OPASTCO Technical Director John McHugh agreed with Roberson that the retirement of the PSTN has become critical. “My email inbox filled up when the 2018 date came up,” he said, to laughs in the FCC meeting room.

2M Companies Chief Technology Officer Adam Drobot leads the council’s PSTN working group. He said he and his colleagues have come up with a white paper that discusses the impact of shedding the old network, but he doubted that they could come up with a “roadmap” for getting rid of the old network by December’s meeting. The PSTN became America’s “national system of record” and “we as a nation used it as a tool to achieve functional, economic and social goals,” Drobot said. “We now find ourselves in a world where other technologies have entered the marketplace. The important point to get across is that there is a point where the PSTN can no longer be that tool that achieves those economic and social goals of the nation. You come to a point where maintaining this infrastructure becomes increasingly expensive and at the same time you can’t achieve the goals you set.”
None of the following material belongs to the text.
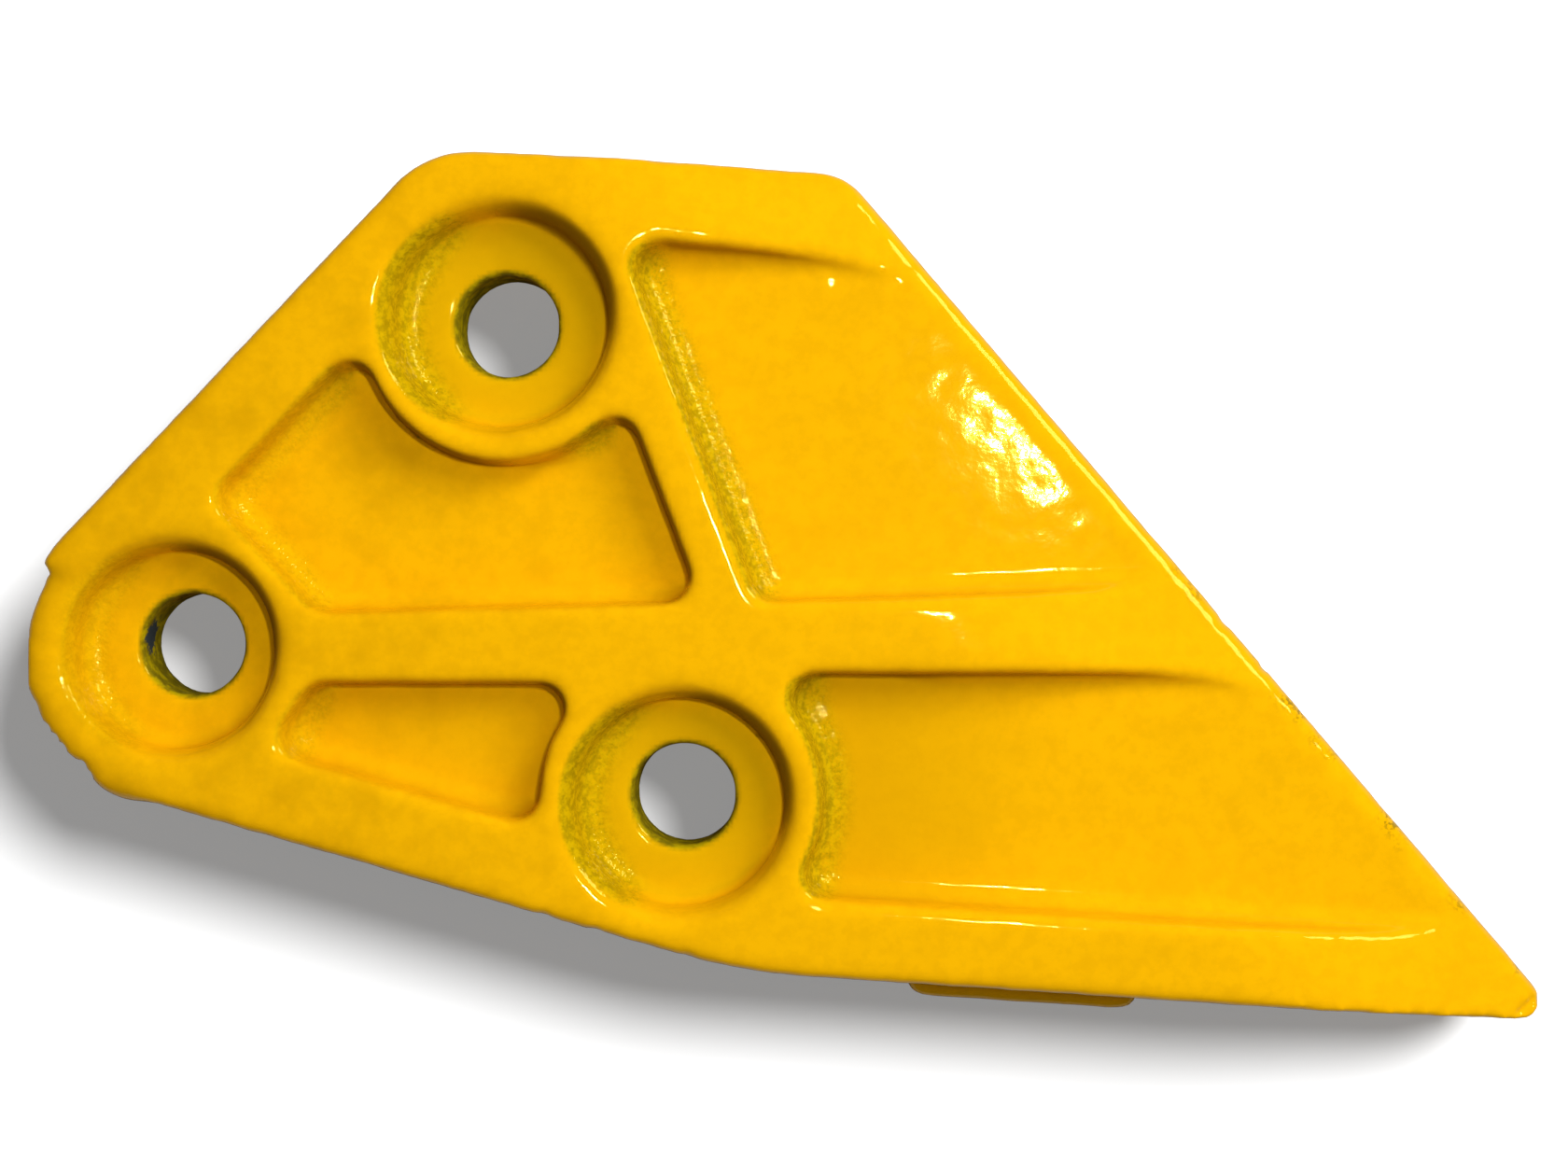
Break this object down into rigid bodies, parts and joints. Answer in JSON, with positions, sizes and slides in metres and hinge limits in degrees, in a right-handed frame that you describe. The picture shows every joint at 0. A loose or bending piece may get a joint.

Whatever replaces the old network, it will have to be “an orderly system” to keep the nation’s records, Drobot said. Industry and the public will have to identify and help transition to “alternative mechanisms” to “achieve these goals,” he said.

Wireless is a pretty good candidate for replacing the old network, Cisco executive and PSTN working group member Russ Gyurek said. But “let’s not go off the deep end and assume that there’s going to be one technology choice,” he added. Nonetheless, policymakers face some thorny questions as they discuss retiring the PSTN, Gyurek said. For instance, what happens when subscribers begin using VoIP services from foreign companies? Then there are questions about e911 and disability access, Gyurek said.

"You all have really tackled a problem that’s hard to get your hands around,” Wheeler said. “What a significant undertaking this is.” Drobot said the working group will likely publish “the elements of a roadmap” -- what policy questions must be tackled, statistical analyses, etc. -- by December.

Also Tuesday, the council’s IPv6 working group said it was discussing such matters as an awareness campaign for the transition, lists of industry groups that “are central to evolution,” whether government procurement officers should favor IPv6 services and technology, and how best to work with retailers about the impending transition. Unlike the PSTN question, though, the IPv6 transition is not zero-sum, which takes some of the edge off the questions, working group leader and Comcast Senior Vice President Charlotte Field said Tuesday. The council’s spectrum working group said it will host a forum on deploying small cell sites on Oct. 28 at the FCC.